South Carolina is in the process of spending $1.5 million on private attorneys to overturn the Dept. of Justice ruling that our photo voter ID law violates the Voting Rights Act. The case is scheduled to be heard in DC federal court beginning Aug. 27.

Read the Washington Post story on the report.

A civics lesson

By Rev. Neal Jones
Unitarian Universalist Congregation, a longtime member of the SC Progressive Network

Three local high school students are helping all of us to be more mindful of our constitutional freedoms, particularly the freedom of and from religion. Irmo High School students Max Nielson (who just graduated), Dakota McMillan and Jacob Zupan have filed suit against Lexington-Richland School District 5 over its policy of allowing an invocation and benediction at high school graduations if a majority of students vote to have one, if it is delivered by a student and if it is non-sectarian and non-proselytizing.

Their lawsuit invokes the First and 14th Amendments, which prohibit Congress or state or local governments from “respecting an establishment of religion.” Thomas Jefferson referred to this principle as a “wall of separation between church and state.” That wall prevents zealots from using the power or purse of the government to force their religious beliefs or practices on the rest of us, while also preventing an overreaching government from interfering or intruding in religious beliefs or practices. The wall of separation protects the integrity of both government and religion.

That wall was strengthened in 1962 by the Supreme Court’s Engel v. Vitale decision, which has been misinterpreted and misrepresented for the past 50 years. Those on the religious right who believe that the separation of church and state is a myth mistakenly say that the ruling outlawed prayer in public schools; that it, in fact, kicked God out of the public schools.

This is absolutely not true. The Supreme Court outlawed government-sponsored, coercive, public prayers, not voluntary, individual prayers; as long as there are tests, it’s a safe bet that students will pray. The claims makes me wonder about the fragility of the faith of those who make them. Surely God is wherever a heart has room for love.

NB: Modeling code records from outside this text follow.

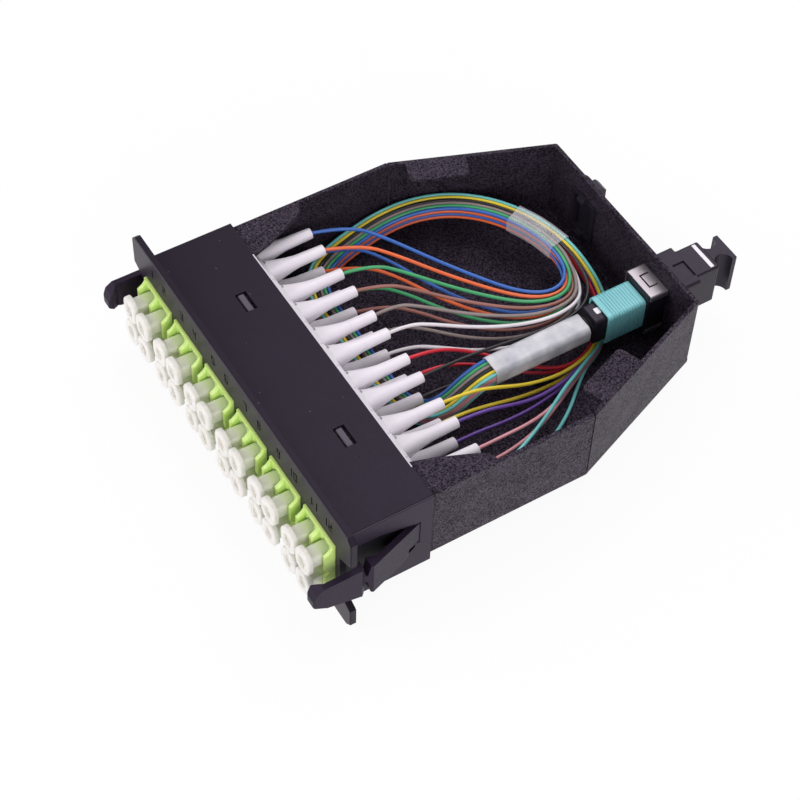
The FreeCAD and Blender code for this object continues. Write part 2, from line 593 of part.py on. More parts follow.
# ---------------------------------------------------------------- ports
def adapter_fin(x0, x1):
    """One wall of the adapter's mouth: hollow at top and bottom, with a nick in front."""
    z, h, m = PORT_Z, COLLAR_H / 2, MOUTH_H / 2
    y0, y1, middle = -MOUTH, -COLLAR_T / 2, -MOUTH / 2
    top = Part.Arc(V(x0, y0, z + m), V(x0, middle, z + m + HOLLOW), V(x0, y1, z + h)).toShape()
    low = Part.Arc(V(x0, y0, z - m), V(x0, middle, z - m - HOLLOW), V(x0, y1, z - h)).toShape()
    corners = [V(x0, y0, z + m), V(x0, y0, z + NICK_H / 2), V(x0, y0 + NICK_DEPTH, z),
               V(x0, y0, z - NICK_H / 2), V(x0, y0, z - m)]
    front = [Part.LineSegment(p, q).toShape() for p, q in zip(corners, corners[1:])]
    back = Part.LineSegment(V(x0, y1, z - h), V(x0, y1, z + h)).toShape()
    return Part.Face(Part.Wire(Part.__sortEdges__([top, back, low] + front))).extrude(
        V(x1 - x0, 0, 0))


def lc_adapter(i):
    """A four-port adapter: collar, body and mouth in one moulding."""
    x = adapter_x(i)
    body = block(x, ADAPTER_W, -COLLAR_T / 2, ADAPTER_REAR, PORT_Z, ADAPTER_H)
    body = fillet(body, 0.4, lambda e: runs_along(e, V(0, 1, 0)))
    collar = block(x, COLLAR_W, -COLLAR_T, 0, PORT_Z, COLLAR_H)
    half = COLLAR_W / 2
    fins = [adapter_fin(x - half, x - half + FIN_T), adapter_fin(x + half - FIN_T, x + half),
            adapter_fin(x - RIB_T / 2, x + RIB_T / 2),
            block(x, COLLAR_W - FIN_T, -MOUTH + CROSS_RIB_BACK + NICK_DEPTH, 0, PORT_Z,
                  CROSS_RIB_H)]
    solid = union([body, collar] + fins)
    cuts = []
    for side in (LEFT, RIGHT):
        px = x + side * LC_PITCH / 2
        for row in ROWS:
            pz = row_z(row)
            key_z = pz + row * (BORE / 2 + KEYWAY_H / 2 - FIT)
            cuts.append(block(px, BORE, -MOUTH - 1, MIDDLE_Y - 2.5, pz, BORE))
            cuts.append(block(px, KEYWAY_W, -MOUTH - 1, KEYWAY_DEPTH, key_z, KEYWAY_H + 2 * FIT))
            cuts.append(block(px, PLUG_SIDE + 2 * FIT, MIDDLE_Y + 2.5, ADAPTER_REAR + 1, pz,
                              PLUG_SIDE + 2 * FIT))
            cuts.append(block(px, KEYWAY_W, MIDDLE_Y + 4.0, ADAPTER_REAR + 1,
                              pz + row * (PLUG_SIDE / 2 + KEYWAY_H / 2), KEYWAY_H + 0.2))
            cuts.append(rod(SLEEVE_BORE / 2, V(px, 0, pz), V(0, 1, 0), ADAPTER_REAR - 4))
    return solid.cut(cuts)


def dust_cap(x, row):
    """A push-in cap: oval lobe with a recess, square neck, seat in the bore and round plug."""
    z = row_z(row)
    front, seat = -LOBE_FRONT, BORE - 2 * FIT
    lobe = rounded_bar(x, z, LOBE_W, LOBE_H, LOBE_ROUND, front, front + LOBE_T)
    lobe = fillet(lobe, 0.5, lambda e: all(abs(v.Y - front) < 1e-6 for v in e.Vertexes))
    recess = rounded_bar(x, z, LOBE_RECESS_W, LOBE_RECESS_H, LOBE_RECESS_W / 2 - FIT, front - 1,
                         front + LOBE_RECESS)
    neck = rounded_bar(x, z, CAP_NECK, CAP_NECK, 0.5, front + LOBE_T - 0.1, CAP_SEAT_FRONT + 0.1)
    block_in = rounded_bar(x, z, seat, seat, 0.4, CAP_SEAT_FRONT, CAP_SEAT_END)
    plug = rod(CAP_PLUG_D / 2, V(x, CAP_SEAT_END - 0.1, z), V(0, 1, 0),
               CAP_PLUG_END - CAP_SEAT_END + 0.1)
    bore = rod(CAP_BORE / 2, V(x, CAP_SEAT_END, z), V(0, 1, 0), CAP_PLUG_END)
    return union([lobe.cut(recess), neck, block_in, plug]).cut(bore)


def dust_caps(i):
    """The four caps of one adapter."""
    return Part.makeCompound([dust_cap(adapter_x(i) + side * LC_PITCH / 2, row)
                              for side in (LEFT, RIGHT) for row in ROWS])


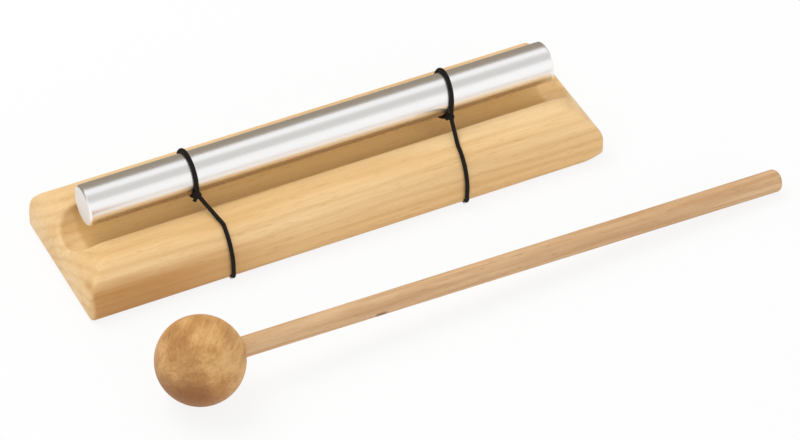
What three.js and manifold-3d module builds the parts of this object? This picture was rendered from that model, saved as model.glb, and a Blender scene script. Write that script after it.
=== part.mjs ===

In the Engel case, the school board claimed that students were not coerced to pray because parents could excuse their children from the classroom during the prayer. But as the court wisely observed, “When the power, prestige, and financial support of government is placed behind a particular religious belief, the indirect coercive pressure upon religious minorities to conform to the prevailing officially approved religion is plain.”

The graduation prayers at Irmo High may have the approval of a majority of students and may be delivered by students, but they receive the school’s implicit endorsement nonetheless. They are delivered as part of a school program in which students are a captive audience. I suppose students who do not want to participate in this religious exercise could skip their graduation or walk out of the auditorium during the prayer or put iPod buds in their ears or simply endure it for a few moments. But they shouldn’t have to. This is their graduation, too, and public schools are for all the public, even religious minorities and those of no religion.

Our Constitution ensures not only the rule of the majority but also the rights of the minority, which it preserves by preventing a tyranny of the majority. Rights are not voted on. That’s why they’re called rights.

Official school prayer is bad government policy and bad religious practice. It turns what should be an intimate matter into a public ceremony. Jesus was concerned that certain misguided pious people of his day were transforming his religion into a public show. He advised his followers not to be like the hypocrites who make a big display of praying in public, but to go to one’s room, shut the door and pray in private. Jesus understood that conspicuous prayer is not authentic prayer.

Nielson, McMillan, and Zupan may be students, but they are teaching an invaluable civics lesson on the meaning of separation of church and state, religious liberty and democratic government. Their lawsuit is proof that we have failed to learn the lesson.

The Rev. Dr. Jones is president of the Columbia Chapter of Americans United for Separation of Church and State and minister of the Unitarian Universalist Congregation in Columbia.